Discordantly, in the shop dream the Professor and I have a few shelves behind the door where everything is organized and neatly catalogued.
But in this new dream I’m am no longer just past the gate and putting the shop in order. I am seriously pondering subdividing my home place, a place where my affections have too-long lingered. What’s up with that?
A developer can build a lot of homes on 63 acres. Today, here in Boise, they build day and night. This causes no small amount of consternation in the Treasure Valley, recently ranked the 16th most congested city in America by some national newspaper. Locally, there’s too much traffic on Eagle Road and State Street, we whine.
We blame Californians who are said to be ruining the place (I never say it because I’m a Californian). It’s mostly native or nearly-native Idahoans who presuppose that if the new people come instead from Pocatello or Lewiston it’s ok because they are “us”. Except it really wouldn’t be ok if these were coming in any great volume. More people equal more people and more houses and more cars.
No, what we mourn is the loss of home – the Treasure Valley as we knew it, the Boise, Meridian, and Eagle that existed in the past. What we mourn is a place where we knew our neighbors and our place in the world, if not the community.
Sadly, it’s a place that no longer exists except in our hearts, which are filled with memories of how things used to be forty, twenty, or two years ago. More than origin, what we mourn is loss and change. And Idahoans are having a hard time letting go. As have I.
I know a lot about loss. I’ve played the queen of Our Lost Western Heritage, the self-appointed poster child for Displaced Rural American Refugees for years. I’ve bitched and complained about those who came after us, who don’t understand our ways. I’ve shrouded myself in sacred memories and nostalgia for the way we were. I’ve tried to make the case for protecting our home from the other, and loudly mourned what others have called necessary evil – urbanization.
I’ve resented paving over pastures, ripping out orchards to put up two story apartments and single family dwellings. I’ve acted like a native Idahoan but with the whole Western United States as my territory. And even though I knew the population is growing and people need housing, I’ve wanted to plug the dyke, tried to figure out ways to mitigate the negative impacts to rural communities. I’ve fought change. Futilely.

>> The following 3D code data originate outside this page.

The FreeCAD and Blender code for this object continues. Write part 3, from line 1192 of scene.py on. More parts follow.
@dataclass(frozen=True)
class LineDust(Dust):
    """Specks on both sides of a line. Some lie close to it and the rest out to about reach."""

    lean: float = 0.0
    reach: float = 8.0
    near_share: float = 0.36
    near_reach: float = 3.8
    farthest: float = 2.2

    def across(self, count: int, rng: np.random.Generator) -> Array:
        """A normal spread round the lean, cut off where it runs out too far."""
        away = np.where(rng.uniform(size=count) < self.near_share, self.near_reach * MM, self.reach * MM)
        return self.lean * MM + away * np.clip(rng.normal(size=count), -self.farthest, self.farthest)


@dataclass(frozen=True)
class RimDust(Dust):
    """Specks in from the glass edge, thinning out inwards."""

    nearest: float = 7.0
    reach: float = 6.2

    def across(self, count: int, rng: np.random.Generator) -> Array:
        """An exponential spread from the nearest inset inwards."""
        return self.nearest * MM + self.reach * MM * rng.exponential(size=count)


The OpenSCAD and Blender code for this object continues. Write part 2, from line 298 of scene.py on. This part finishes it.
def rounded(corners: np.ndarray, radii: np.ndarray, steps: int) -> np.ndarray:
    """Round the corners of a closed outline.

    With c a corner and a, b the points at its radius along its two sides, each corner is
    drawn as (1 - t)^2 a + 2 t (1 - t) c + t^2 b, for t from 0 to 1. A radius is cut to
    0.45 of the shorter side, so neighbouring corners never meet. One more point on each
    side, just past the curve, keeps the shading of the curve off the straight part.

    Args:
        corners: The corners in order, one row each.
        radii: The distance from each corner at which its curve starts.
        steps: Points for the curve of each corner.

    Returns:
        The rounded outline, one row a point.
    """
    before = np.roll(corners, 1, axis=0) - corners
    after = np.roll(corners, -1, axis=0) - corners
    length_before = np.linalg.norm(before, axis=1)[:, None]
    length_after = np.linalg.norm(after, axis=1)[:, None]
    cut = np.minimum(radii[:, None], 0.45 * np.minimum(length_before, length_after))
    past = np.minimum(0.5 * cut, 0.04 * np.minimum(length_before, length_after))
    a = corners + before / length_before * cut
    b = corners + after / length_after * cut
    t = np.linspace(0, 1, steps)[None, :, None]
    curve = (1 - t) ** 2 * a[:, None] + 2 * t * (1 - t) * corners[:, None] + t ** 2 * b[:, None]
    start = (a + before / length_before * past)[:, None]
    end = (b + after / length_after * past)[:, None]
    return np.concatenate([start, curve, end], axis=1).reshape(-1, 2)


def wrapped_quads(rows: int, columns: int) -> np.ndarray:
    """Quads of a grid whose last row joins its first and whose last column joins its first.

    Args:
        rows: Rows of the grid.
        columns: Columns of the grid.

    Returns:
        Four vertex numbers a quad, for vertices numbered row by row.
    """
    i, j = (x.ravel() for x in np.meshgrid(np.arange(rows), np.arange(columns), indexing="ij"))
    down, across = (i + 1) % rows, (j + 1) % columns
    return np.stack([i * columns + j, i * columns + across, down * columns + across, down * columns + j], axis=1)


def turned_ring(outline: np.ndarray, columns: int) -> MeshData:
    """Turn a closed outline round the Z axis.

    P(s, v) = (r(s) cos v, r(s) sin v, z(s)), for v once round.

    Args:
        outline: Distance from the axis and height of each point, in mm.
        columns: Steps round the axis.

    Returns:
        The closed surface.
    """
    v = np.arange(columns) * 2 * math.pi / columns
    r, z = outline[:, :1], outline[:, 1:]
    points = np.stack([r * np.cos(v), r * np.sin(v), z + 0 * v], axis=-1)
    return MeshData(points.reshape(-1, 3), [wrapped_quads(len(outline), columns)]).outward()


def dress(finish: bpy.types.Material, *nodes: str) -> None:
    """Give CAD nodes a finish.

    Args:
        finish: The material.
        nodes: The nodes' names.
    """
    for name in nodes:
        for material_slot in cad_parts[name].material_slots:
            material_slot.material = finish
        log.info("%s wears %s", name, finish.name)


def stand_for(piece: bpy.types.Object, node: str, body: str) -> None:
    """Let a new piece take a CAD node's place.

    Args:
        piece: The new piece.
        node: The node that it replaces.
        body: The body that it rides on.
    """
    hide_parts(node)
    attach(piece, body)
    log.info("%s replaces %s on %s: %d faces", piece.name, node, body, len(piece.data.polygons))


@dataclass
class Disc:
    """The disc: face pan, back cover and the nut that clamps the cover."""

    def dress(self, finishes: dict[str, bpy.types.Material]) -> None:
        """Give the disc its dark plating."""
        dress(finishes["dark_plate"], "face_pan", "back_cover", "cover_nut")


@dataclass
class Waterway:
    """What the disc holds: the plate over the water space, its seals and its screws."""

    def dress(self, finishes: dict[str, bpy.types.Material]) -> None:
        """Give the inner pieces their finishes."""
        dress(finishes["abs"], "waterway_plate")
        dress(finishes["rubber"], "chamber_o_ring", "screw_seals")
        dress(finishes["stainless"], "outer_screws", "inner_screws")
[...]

So perhaps you can understand why subdividing the home place for me is such a strange tangent to take, even in a dream. Perhaps I’m finally acknowledging that change is inevitable and that it can even be good if I am courageous. Here I am embracing something that would have been unthinkable even in a dream. Giving up things I’ve considered sacred for the future. Considering paving over the home place and all its significance and memories.
What would Freud make of these dreams? Perhaps he would say I am evolving. Ready to leave behind once and for all this dependence on the former home of my heart: the place that raised me. That I have finally learned about how home can’t be lost when I carry it with me. That I’m ready to relinquish things and perhaps even willing to give up things I considered sacred to meet the needs of others. If so, Freud would be right.

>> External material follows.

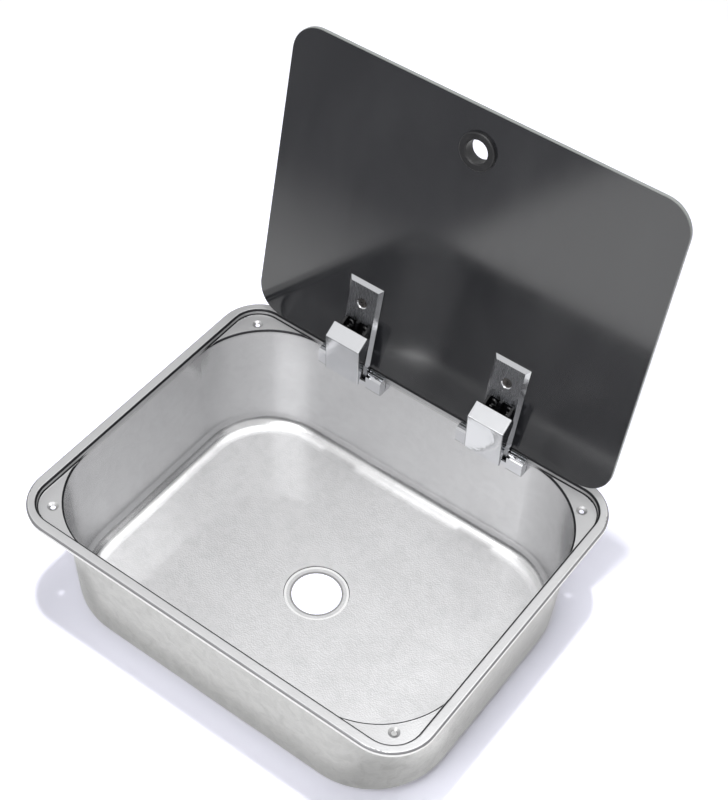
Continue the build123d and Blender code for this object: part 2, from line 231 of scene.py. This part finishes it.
# each pair of heights, distances or slopes is where a zone starts and where it is full, in metres;
# sizes of clouds, patches and linen are in millimetres
bowlSteel = {
    "wall": "#cacacb",
    "wallCloud": "#c4c4c5",        # faint clouds left by the drawing oil
    "floor": "#c6c6c7",            # wiped satin, a little deeper
    "floorCloud": "#bdbdbe",
    "rim": "#b7b7b8",              # rim and ledges, wiped less bright than the floor
    "outer": "#bbbbba",            # outside of the bowl, left as drawn
    "outerStain": "#acacab",       # dried press oil on it
    "lipHighlight": "#e2e2e2",          # painted highlight on the turned-down edge
    "lipBendShade": "#868688",          # painted shade along the outer turn of the rim
    "bendShade": "#2e2e30",             # painted shade in the tight bends of rim and ledges
    "seat": "#dedede",             # painted highlight on the shoulder of the drain seat
    "cut": "#8c8c8c",              # its punched edge
    "cloudSize": 11.0,
    "cloudRange": (0.4, 0.7),
    "floorBelow": (0.0040, 0.0015),
    "drawnAbove": (0.0030, 0.0060),
    "drawnBelow": (0.1285, 0.1270),
    "rimAbove": (0.1240, 0.1262),
    "lipAbove": (0.1285, 0.1292),
    "bendAbove": (0.1225, 0.1245),
    "bendSteep": (0.10, 0.32),     # slopes, as the share of the normal that points up
    "bendFlat": (0.985, 0.93),
    "outward": (0.02, 0.08),       # the outside of the bowl, by how much its face looks outward
    "seatWithin": (0.0360, 0.0345),
    "cutWithin": (0.0253, 0.0246),
    "shoulderHighlight": (0.0290, 0.0011),  # middle and half width
    "ledgeHole": (0.1814, 0.1402, 0.1268),
    "holeClear": (0.0055, 0.0065),
    "holeShare": 0.25,             # of the painted bend shade, left in the dimple
    "mirrorShare": 0.09,           # flats of the rolled surface that still mirror
    "mirrorRough": 0.09,
    "satinRough": (0.52, 0.62),
    "drawnRough": 0.24,            # walls and curves, burnished by the die
    "patchSize": 55.0,
    "patchRange": (0.35, 0.65),
    "linenPitch": 1.7,             # the real linen is about 0.8 mm, drawn coarser so that it shows
    "linenDepth": 0.34,
    "linenHeight": 0.0004,
    "linenRandom": 0.7,
    "drawnLinen": 0.3,             # share of the linen left on the drawn walls
}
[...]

My former home was a place against which all other homes were measured and fell short. Home was geographical: it was where I made my horse jump green hay bales before they were gathered into the barn. Where I galloped Shank’s Pony down dusty sheep trails with my faithful dog, pretending we were the Lone Ranger and Rin Tin Tin. Where I licked my wounds when a guy I asked to the Sadie Hawkins dance turned me down. Where I wept inconsolably when the ranch was sold, willing myself to remember the hot sunshine on my back, every smell, every leaf on the oaks. Home was where I could easily find the Big Dipper in the night sky – just above the eastern corner of the barn.
But I’m no longer there. It’s no longer my home. And perhaps it’s right to let others make their homes there, subdivision or no. For me now, home can be no place but inside me.
So free of my old dreams and affections, I’m fashioning a new dream with eyes wide open. One where I wander where curiosity leads and tell stories about what I learn there. One where I’m tethered to a place, my marriage, family, and a geographical place to rest.
I’ve begun to do the work necessary to disentangle myself and go. It will take some time – years maybe – but the first step is ridding myself of things that have possessed me: Dad’s red leather chair, my Grandmother’s secretary, photos, an oak rocking chair. Still to go are old china, rugs, books, and more. Maybe eventually we’ll sell the house and dare I say it, the horses too. I can’t let go of this place without first releasing everything I’ve held sacred. Except the dogs. Not releasing them.
Though this is all very new, the Professor is evolving too. Yesterday he mentioned selling a car, giving the kids some of the things out in his shop. Truth is, we both have a way to go, but we’ve both acknowledged our dependence on place and our need to come home. We realize that wherever we are, home comes along with us. And that, my friends, is something sacred that I – we – are never giving away.